## Set problem
Going from the top of the data below, give again each line through the one containing "import math", both ends kept.

## Given data
* * * * * * * * *

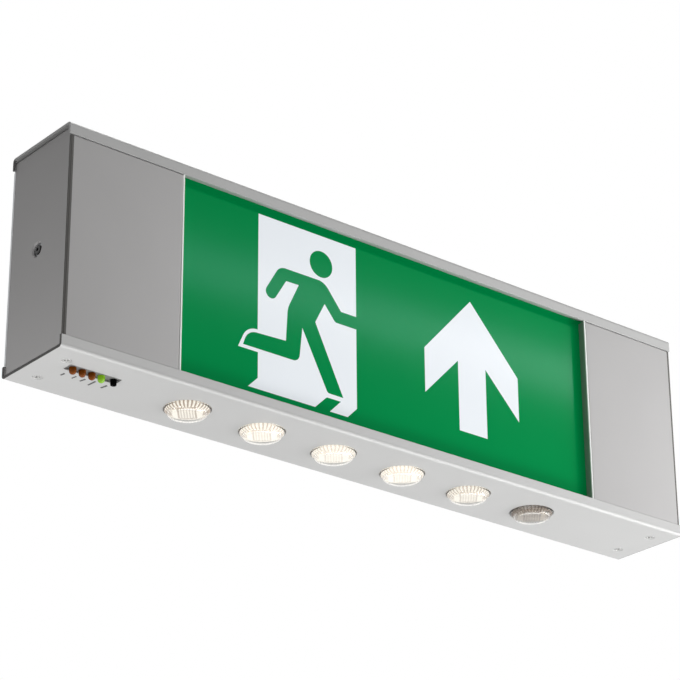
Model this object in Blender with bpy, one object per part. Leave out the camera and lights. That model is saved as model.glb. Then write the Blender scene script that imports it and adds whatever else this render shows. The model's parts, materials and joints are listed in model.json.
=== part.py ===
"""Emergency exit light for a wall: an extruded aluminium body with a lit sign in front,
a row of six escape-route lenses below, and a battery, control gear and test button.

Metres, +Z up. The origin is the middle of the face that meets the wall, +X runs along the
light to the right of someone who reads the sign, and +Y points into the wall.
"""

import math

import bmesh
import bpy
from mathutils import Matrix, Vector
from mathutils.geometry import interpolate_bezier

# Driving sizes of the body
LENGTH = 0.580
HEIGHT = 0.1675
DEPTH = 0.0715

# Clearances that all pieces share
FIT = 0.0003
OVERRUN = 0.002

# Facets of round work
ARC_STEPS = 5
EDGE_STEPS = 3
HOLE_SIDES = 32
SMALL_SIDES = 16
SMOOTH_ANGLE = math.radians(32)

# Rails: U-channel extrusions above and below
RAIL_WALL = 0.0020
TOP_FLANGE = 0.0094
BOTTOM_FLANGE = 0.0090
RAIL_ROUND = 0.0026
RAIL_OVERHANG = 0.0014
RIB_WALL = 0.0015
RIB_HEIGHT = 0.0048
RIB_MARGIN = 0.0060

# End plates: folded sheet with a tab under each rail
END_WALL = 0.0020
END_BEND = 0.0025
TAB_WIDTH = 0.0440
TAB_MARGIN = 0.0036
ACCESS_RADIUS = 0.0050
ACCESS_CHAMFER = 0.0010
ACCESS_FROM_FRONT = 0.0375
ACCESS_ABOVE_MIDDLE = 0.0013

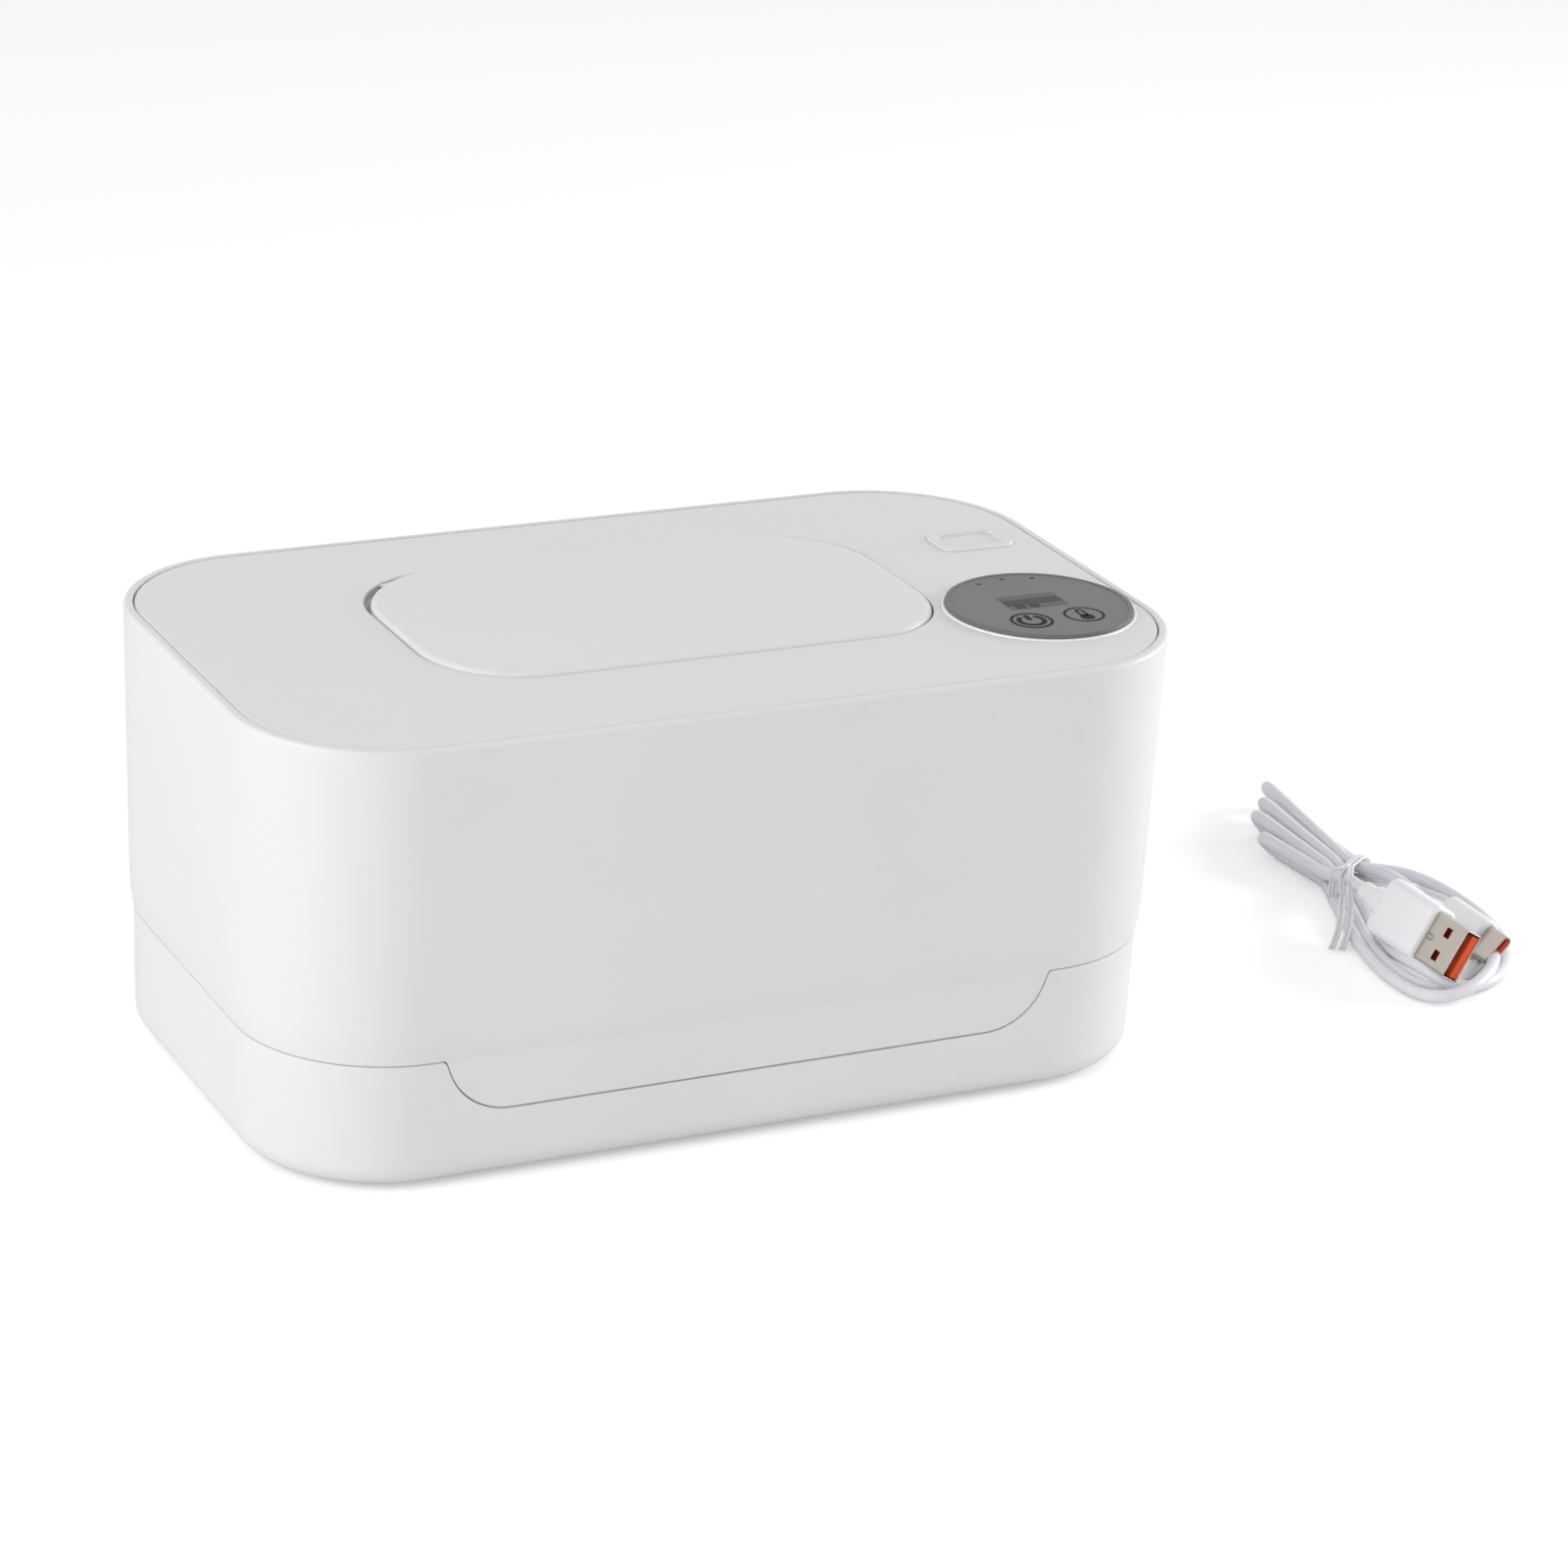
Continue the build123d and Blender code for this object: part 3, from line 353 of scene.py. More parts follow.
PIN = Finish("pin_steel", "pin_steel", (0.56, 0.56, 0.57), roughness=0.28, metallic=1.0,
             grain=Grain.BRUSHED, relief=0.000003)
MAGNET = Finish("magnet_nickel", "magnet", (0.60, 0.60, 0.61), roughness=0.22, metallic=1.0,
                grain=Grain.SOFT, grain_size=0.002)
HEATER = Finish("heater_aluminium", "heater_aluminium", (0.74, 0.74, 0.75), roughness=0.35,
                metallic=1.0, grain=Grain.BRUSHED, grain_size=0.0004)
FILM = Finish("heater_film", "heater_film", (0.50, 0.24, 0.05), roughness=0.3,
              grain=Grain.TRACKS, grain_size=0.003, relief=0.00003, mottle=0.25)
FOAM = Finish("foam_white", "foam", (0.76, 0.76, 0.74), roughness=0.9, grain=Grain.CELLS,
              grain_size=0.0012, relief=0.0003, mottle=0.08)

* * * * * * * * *

## Expected output
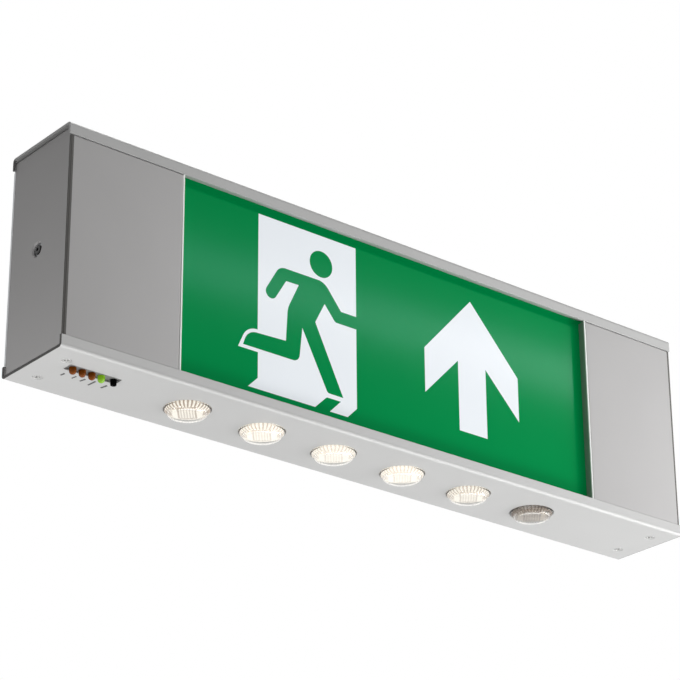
Model this object in Blender with bpy, one object per part. Leave out the camera and lights. That model is saved as model.glb. Then write the Blender scene script that imports it and adds whatever else this render shows. The model's parts, materials and joints are listed in model.json.
=== part.py ===
"""Emergency exit light for a wall: an extruded aluminium body with a lit sign in front,
a row of six escape-route lenses below, and a battery, control gear and test button.

Metres, +Z up. The origin is the middle of the face that meets the wall, +X runs along the
light to the right of someone who reads the sign, and +Y points into the wall.
"""

import math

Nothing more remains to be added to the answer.